High-Volume Transaction Histories
A new round of design lead review brought up a new issue: hundreds of payment transactions were difficult to locate in the accordion design because (again, for inexplicable reasons) accordion items could not be filtered. Though customers generally pay once a month, the number of transactions could still be in the hundreds for a long-time customer.
I proposed a light amendment: accordions only display recent transactions, while an “all transactions” button lead the agent to a dedicated table page.
System Consistency Won
Just as I thought we were finally nearing hand-off, this amended design faced fierce challenge from one of the design leads, who might not have known the full context of all previous design decisions.

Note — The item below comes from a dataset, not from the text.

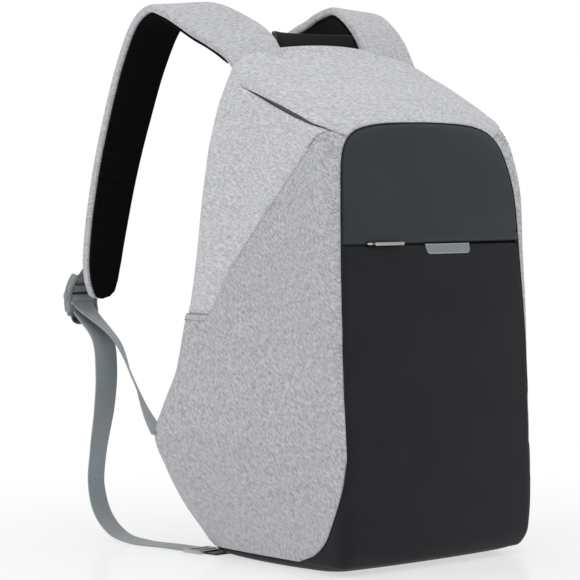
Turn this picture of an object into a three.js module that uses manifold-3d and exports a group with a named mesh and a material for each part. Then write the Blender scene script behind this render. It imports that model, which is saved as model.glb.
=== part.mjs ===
// A hard-shaped anti theft backpack with a wedge body, built as separate sewn and moulded pieces.
// Millimetres, Z up from the floor. The front faces -Y and the left shoulder strap is on -X.
import * as THREE from 'three';
import { mergeVertices } from 'three/addons/utils/BufferGeometryUtils.js';
import Module from 'manifold-3d';

const wasm = await Module();
wasm.setup();

// Driving sizes of the body
const BODY_HEIGHT = 446;
const BODY_WIDTH = 300;
const BODY_DEPTH = 200;
const WALL = 4;
const GAP = 0.35;
const FRONT_FILLET = 12;
const REAR_FILLET = 14;
const CROWN = 0.5;
const BASE_RISE = 6;
const BACK_MARGIN = 15;

// Openings in the body
const ZIP_HEIGHT = 275;
const ZIP_OPENING = 3;
const SLIT_OPENING = 2.6;
const FACING_THICKNESS = 1.4;
const FACING_BAND = 11;

// Zip fittings and the bare tag
const PULL_LENGTH = 30;
const PULL_HEIGHT = 2.6;
const PULL_THICKNESS = 1.6;
const PULL_EYE = 1;
const PULL_RING = 1.1;
const PIVOT_RADIUS = 0.65;
const LUG = 1;
const SLIDER_LENGTH = 7;
const SLIDER_PLACE = -77;
const TAG_WIDTH = 54;
const TAG_HEIGHT = 9;
const TAG_THICKNESS = 1.1;
const TAG_CORNER = 2.5;
const TAG_PLACE = 8;

// Straps, webbing and their hardware
const STRAP_REACH = 190;
const STRAP_WIDTH = 59;
const STRAP_THICKNESS = 8;
const LINING_THICKNESS = 2.4;
const LINING_MARGIN = 4;
const LAYER_GAP = 0.6;
const HANDLE_CLEARANCE = 1.5;
const HANDLE_WIDTH = 25;
const HANDLE_THICKNESS = 3;
const HANDLE_BOW = 26;
const HANDLE_RISE = 12;
const WEBBING_WIDTH = 25;
const WEBBING_THICKNESS = 1.5;
const LOCK_LENGTH = 38;
const LOCK_BAR = 4;
const LOCK_THICKNESS = 4;
const LOCK_RAIL = 4;
const LOCK_BULGE = 6;
const THUMB_LENGTH = 13;
const THUMB_THICKNESS = 2.4;
const SLIDER_FRAME_LENGTH = 22;
const SLIDER_FRAME_BAR = 3;
const LOOP_WIDTH = 20;
const LOOP_LENGTH = 14;
const LOOP_SEAT = 1.8;

// Flat pieces a curved edge is cut into
const CURVE_STEPS = 5;

const HALF_WIDTH = BODY_WIDTH / 2;
const FAR = 2 * (BODY_HEIGHT + BODY_WIDTH + BODY_DEPTH);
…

He simply went, “agents get so used to reading tables—why can’t we use tables for the recent payment transactions?”
I conducted a quick user interview with the target users, and found out the gap between my assumption of primary user tasks and the actual primary user tasks:
Assumed priority | Actual priority |
---|---|
View, Cancel, or Refund Payment | Initiate Payment |
Payment Summary | View, Cancel, or Refund Payment |
View or Remove Payment Account | Payment Summary |
Initiate Payment | View or Remove Payment Account |
I proposed to host payment accounts in a separate page and use a secondary button linked to it from the landing page.
Payment Detail Page
Payment detail pages were now needed since tables are back in place. Modals couldn’t serve the same intention of assuring information accuracy when cancelling or refunding a past payment.
High-Fidelity Design
Since I mitigated all of the risks during the low-fidelity phase, the final design mockups moved forward smoothly. Click here ↗ to explore the Figma prototype.
Conclusion
Designing the payment feature gave me a precious lesson: in large groups, design is often more than creating artifacts, and heavily involve communication, trade-off, and compromise. For a small team, artifacts usually mean the end of design; but for a large group, artifacts are often only the start of the conversation.